All’aumento della bolletta energetica nel 2021 contribuisce l’incremento su base annua del 245% dell’import di energia elettrica, che nel 2021 raggiunge il massimo storico di 5,4 miliardi di euro. Un’osservazione a margine: in relazione alla composizione dei Paesi fornitori (nove decimi dell’elettricità importata provengono da Francia, Germania e Repubblica Ceca), il 42,3% dell’energia elettrica che importiamo è prodotta da centrali nucleari.
Mentre cresce il costo del gas, ne consumiamo sempre di più: nel 2021 il consumo in Italia di questa commodities è salito del 7,2%. L’impennata della quotazioni del gas europeo si è traslata sul mercato elettrico, con il prezzo di riferimento della borsa elettrica (PUN, Prezzo Unico Nazionale) che a gennaio 2022 sale del 269% rispetto a un anno prima, un trend che persiste anche nella media delle prime tre settimane di febbraio.

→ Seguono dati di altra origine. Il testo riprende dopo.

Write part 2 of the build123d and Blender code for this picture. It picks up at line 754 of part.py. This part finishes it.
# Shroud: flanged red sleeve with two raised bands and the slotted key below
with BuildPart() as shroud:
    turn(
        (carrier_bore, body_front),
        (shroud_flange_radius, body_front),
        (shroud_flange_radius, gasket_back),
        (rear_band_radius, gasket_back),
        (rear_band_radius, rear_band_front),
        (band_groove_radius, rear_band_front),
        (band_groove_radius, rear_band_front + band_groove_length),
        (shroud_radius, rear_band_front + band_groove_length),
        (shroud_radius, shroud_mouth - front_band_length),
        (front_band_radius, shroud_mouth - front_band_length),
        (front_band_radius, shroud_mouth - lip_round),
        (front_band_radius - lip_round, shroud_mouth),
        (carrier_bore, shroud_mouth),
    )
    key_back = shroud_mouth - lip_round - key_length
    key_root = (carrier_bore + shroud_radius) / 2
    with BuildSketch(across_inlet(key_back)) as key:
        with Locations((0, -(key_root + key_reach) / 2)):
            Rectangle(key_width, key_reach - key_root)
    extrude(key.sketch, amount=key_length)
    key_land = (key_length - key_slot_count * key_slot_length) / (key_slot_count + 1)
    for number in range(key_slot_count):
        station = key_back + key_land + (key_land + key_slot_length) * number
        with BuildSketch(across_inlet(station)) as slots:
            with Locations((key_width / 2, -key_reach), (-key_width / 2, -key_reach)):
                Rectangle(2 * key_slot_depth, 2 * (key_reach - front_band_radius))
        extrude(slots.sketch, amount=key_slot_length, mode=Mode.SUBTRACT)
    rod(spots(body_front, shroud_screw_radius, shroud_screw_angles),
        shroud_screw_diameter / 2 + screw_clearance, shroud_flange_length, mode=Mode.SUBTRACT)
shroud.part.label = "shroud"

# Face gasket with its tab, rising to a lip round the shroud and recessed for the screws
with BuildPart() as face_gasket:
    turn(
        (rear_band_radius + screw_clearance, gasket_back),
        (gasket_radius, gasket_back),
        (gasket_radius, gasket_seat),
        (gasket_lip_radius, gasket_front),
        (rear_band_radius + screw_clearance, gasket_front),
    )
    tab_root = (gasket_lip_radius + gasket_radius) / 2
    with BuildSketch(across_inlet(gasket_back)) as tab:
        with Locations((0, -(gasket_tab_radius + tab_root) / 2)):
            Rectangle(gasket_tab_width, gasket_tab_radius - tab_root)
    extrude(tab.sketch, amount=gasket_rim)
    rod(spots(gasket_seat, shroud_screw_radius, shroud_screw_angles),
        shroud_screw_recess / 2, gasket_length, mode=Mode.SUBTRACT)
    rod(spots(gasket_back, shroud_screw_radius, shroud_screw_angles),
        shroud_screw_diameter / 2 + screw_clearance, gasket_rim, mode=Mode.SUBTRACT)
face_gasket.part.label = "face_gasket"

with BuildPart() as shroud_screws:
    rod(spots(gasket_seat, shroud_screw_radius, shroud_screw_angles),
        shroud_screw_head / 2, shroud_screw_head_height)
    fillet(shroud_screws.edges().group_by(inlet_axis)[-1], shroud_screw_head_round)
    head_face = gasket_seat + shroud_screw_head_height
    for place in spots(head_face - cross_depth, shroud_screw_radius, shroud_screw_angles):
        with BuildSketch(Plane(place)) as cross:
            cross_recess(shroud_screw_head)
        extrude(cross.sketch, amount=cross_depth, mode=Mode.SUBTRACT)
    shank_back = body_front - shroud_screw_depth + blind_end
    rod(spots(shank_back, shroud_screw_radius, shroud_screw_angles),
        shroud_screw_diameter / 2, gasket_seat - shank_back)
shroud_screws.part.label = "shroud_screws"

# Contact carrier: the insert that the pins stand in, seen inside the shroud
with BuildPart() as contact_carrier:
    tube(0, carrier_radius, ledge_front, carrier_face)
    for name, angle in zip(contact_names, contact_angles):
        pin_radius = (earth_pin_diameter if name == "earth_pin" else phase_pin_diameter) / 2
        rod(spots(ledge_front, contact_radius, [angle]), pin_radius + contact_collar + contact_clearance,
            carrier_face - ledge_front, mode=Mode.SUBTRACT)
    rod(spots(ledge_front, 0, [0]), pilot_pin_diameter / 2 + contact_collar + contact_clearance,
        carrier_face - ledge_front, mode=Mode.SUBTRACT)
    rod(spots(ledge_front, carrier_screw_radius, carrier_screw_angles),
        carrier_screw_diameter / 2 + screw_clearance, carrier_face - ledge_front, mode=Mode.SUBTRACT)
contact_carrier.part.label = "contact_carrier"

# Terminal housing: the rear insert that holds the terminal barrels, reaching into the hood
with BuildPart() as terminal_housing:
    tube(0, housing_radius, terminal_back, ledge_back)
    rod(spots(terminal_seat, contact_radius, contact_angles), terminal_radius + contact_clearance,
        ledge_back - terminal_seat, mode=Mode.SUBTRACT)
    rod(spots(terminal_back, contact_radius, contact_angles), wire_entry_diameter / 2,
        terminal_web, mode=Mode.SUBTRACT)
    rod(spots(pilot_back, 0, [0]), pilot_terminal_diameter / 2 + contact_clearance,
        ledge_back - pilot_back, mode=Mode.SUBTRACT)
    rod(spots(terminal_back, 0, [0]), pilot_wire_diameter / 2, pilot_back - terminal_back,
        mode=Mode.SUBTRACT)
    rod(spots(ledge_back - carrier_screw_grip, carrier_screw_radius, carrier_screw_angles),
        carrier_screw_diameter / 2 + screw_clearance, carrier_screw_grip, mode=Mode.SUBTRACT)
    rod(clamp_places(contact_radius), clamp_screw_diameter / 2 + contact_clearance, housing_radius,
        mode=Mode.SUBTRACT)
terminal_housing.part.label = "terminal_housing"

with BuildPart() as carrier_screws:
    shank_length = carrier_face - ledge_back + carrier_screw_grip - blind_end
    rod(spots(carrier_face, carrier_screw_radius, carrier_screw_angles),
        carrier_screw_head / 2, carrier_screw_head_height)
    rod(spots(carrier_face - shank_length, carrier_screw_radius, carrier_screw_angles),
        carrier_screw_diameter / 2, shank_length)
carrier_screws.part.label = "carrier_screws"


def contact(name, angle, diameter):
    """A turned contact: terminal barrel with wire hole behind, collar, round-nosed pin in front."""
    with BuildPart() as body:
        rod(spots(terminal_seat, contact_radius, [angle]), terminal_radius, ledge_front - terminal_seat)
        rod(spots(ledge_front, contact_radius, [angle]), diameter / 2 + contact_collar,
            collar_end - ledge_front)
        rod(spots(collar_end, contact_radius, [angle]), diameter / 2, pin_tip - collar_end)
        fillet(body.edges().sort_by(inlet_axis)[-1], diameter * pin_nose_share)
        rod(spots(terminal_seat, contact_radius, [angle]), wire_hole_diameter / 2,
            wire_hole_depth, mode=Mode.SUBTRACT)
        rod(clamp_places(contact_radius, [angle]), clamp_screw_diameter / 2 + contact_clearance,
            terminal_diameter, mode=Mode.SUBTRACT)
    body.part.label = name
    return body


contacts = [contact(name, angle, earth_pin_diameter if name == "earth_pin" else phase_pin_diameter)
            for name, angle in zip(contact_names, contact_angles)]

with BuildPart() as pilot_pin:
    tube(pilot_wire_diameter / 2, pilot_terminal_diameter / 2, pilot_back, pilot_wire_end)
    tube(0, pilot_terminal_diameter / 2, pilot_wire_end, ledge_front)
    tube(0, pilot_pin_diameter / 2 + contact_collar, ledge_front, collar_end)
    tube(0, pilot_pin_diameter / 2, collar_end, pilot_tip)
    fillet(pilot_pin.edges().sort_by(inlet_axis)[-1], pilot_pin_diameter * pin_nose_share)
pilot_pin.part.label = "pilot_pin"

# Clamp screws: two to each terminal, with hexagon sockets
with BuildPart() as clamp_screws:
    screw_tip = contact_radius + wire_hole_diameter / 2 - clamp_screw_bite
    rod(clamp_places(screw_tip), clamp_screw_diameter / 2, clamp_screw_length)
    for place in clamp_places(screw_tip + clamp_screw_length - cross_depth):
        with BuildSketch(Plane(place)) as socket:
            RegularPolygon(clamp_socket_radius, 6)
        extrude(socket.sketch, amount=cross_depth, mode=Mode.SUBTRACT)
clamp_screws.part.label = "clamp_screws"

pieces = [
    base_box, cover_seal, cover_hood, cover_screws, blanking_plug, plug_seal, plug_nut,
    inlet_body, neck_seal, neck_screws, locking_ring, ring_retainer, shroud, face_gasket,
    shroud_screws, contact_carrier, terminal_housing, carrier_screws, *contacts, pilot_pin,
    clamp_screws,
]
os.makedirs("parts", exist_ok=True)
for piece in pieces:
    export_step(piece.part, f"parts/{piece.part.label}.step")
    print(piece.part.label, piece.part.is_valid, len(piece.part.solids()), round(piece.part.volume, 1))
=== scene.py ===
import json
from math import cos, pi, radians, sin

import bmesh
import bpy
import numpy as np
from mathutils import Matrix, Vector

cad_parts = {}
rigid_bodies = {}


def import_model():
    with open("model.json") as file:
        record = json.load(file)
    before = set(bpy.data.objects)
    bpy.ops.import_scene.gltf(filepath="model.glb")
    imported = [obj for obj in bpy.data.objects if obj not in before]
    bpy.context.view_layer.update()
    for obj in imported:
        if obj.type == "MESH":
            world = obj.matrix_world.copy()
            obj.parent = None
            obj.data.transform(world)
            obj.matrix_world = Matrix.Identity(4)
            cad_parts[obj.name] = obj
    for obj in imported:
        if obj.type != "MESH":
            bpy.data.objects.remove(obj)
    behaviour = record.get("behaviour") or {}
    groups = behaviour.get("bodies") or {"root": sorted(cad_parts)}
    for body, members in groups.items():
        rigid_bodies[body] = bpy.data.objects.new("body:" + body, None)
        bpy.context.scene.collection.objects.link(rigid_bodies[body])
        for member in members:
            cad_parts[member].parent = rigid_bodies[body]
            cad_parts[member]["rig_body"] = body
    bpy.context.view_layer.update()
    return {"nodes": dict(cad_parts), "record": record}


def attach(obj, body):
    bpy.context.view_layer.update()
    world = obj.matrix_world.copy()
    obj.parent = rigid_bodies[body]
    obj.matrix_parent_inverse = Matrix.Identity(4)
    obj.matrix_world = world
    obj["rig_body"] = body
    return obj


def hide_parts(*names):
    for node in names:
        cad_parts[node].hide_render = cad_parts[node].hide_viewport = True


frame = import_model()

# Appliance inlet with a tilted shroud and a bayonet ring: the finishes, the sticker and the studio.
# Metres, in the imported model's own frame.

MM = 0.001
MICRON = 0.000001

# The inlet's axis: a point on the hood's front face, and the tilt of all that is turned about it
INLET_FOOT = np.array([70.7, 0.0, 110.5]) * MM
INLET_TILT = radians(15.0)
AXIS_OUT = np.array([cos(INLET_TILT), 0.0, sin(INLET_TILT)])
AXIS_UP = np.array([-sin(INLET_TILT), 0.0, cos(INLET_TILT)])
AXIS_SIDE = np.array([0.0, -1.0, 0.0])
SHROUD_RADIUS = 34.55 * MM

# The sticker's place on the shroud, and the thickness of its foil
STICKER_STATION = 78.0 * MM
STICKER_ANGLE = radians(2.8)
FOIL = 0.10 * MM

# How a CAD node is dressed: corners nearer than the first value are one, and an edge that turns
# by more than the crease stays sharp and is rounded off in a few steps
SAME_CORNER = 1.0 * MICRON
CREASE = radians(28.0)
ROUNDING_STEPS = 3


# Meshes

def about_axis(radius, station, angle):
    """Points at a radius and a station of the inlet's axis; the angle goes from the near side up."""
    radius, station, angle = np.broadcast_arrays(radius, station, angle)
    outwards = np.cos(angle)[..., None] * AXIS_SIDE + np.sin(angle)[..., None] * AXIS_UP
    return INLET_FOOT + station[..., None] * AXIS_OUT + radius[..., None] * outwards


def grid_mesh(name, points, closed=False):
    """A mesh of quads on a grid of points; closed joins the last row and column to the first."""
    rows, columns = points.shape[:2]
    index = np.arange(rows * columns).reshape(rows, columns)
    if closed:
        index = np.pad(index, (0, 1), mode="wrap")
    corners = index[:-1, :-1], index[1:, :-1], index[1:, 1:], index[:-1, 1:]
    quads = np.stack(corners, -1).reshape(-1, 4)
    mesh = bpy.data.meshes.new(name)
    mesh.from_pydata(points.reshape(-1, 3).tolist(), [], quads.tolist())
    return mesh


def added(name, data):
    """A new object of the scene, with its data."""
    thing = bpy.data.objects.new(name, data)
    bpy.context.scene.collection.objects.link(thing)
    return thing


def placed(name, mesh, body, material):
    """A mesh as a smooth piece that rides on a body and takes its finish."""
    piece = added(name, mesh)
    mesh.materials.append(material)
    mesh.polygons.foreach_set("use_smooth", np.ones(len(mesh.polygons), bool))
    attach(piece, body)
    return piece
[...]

Ulteriori spinte recessive provengono dalla compressione del valore aggiunto delle imprese e dalla riduzione dei consumi delle famiglie che si associano all’aumento dei costi energetici. L’esame dei dati pubblicati ieri da Eurostat evidenzia come l’Italia stia subendo i danni maggiori dall’inflazione energy-driven rispetto agli altri maggiori paesi europei. A gennaio 2022 il tasso di inflazione armonizzato per l’Italia sale al 5,1%, per circa i tre quarti determinato dai beni energetici. L’Italia, producendo quasi la metà (47,7%) dell’energia elettrica utilizzando il gas (contro il 16,7% in Germania e il 6,6% in Francia), subisce il maggiore impatto sui costi dell’energia elettrica e gas per famiglie e imprese. Il prezzo di energia elettrica e gas in Italia si registra un aumento del 57,6%, quasi il doppio del +31,2% della media dell’Eurozona e di gran lunga superiore al +17,0% della Francia e al +15,3% della Germania.

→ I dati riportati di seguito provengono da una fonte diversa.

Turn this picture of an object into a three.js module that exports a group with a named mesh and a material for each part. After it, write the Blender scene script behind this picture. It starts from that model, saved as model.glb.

Secondo le tariffe approvate dall’Autorità di Regolazione per Energia Reti e Ambiente (ARERA), nel primo trimestre 2022 un kWh di materia energia elettrica (per arrivare al costo totale vanno sommate le spese di trasporto, oneri e accisa) costa a una micro impresa 4,6 volte (+360%) quello pagato un anno prima, mentre il costo di un metro cubo di materia gas naturale si è moltiplicato per 4,4 volte (+336%). In parallelo raddoppiano i prezzi alla produzione di energia elettrica e gas (+91,7% a dicembre 2021).
Sul settore del trasporto pesa la salita dei prezzi dei carburanti: a metà febbraio 2022 il prezzo del gasolio per autotrazione pagato dalle imprese cresce del 22,3% su base annua, mentre l’invasione dell’Ucraina sta generando ulteriori rialzi del prezzo del petrolio.

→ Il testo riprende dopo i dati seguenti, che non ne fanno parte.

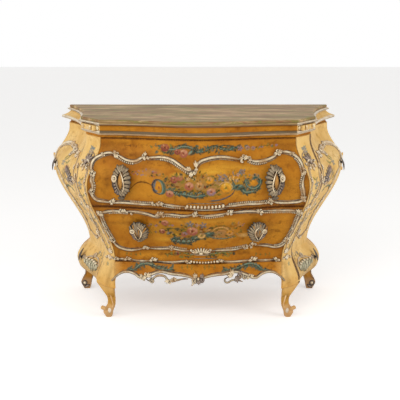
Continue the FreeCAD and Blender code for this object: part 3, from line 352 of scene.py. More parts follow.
def painted(name, codes, streak, picture=False, stains=()):
    """stains are heights in metres: none at the first, full at the second, and the colour."""
    material, tree, where = blank(name)
    ground = ground_of(tree, where, codes, streak)
    colour = ground["Color"]
    if picture:
        paint = tree.node("Attribute", attribute_name="paint").outputs
        worn = tree.spread(tree.noise(where, 190.0), 0.34, 0.52, 0.5, 1.0)
        colour = tree.blend(tree.math("MULTIPLY", paint["Alpha"], worn), colour, paint["Color"])
    if stains:
        level = tree.node("SeparateXYZ", {0: where}).outputs[2]
        uneven = tree.math("MULTIPLY_ADD", tree.noise(where, 60.0, 3.0), 0.02, level)
    for none, full, code in stains:
        low, high = min(none, full) + 0.01, max(none, full) + 0.01
        share = tree.spread(uneven, low, high, *((0, 0.8) if full > none else (0.8, 0)))
        colour = tree.blend(share, colour, linear(code))
    return finished(material, tree, {"Base Color": colour, "Roughness": ground["Rough"],
                                     "Specular IOR Level": 0.1}, ground["Height"], 0.35, 0.0006)


ochre = ("c98826", "a86616", "67390c")
straw = ("f0cb86", "e0b66a", "b98742")
FRONT_STREAK, SIDE_STREAK, LEG_STREAK = (5, 5, 26), (16, 16, 7), (24, 24, 8)
front_paint = painted("golden ochre with painting", ochre, FRONT_STREAK, picture=True)
front_plain = painted("golden ochre", ochre, FRONT_STREAK)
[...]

Sul lato dell’offerta, a una progressiva decarbonizzazione prevista dalle politiche green europee si associa, tra il 2014 e il 2021, il dimezzamento della produzione di gas naturale, che scende del 54,4% in Unione europea e del 53,4% in Italia; nel nostro Paese la produzione autoctona di gas soddisfa solo il 4,4% del consumo interno del 2021, in discesa rispetto al 5,8% del 2020 e il 6,5% del 2019.
L’Italia potrebbe attenuare la spinta dei prezzi del gas diversificando le forniture con maggiori importazioni di gas liquefatto, ma questo non sta avvenendo: nel 2021 la quota dei volumi di gas liquefatto diretto ai terminali di rigassificazione – con punti di ingresso a Panigaglia in provincia della Spezia, a Cavarzere in provincia di Rovigo e a Livorno – è scesa al 13,5% delle importazioni, ben 5,5 punti in meno rispetto al 19% del 2020.
Last but not least, la crisi energetica ha fatto venire al pettine il nodo di una tassazione dell’energia eccessiva e poco rispettosa del principio “chi inquina paga”, diventata un vero e proprio amplificatore della pressione sui costi delle imprese e sui bilanci delle famiglie.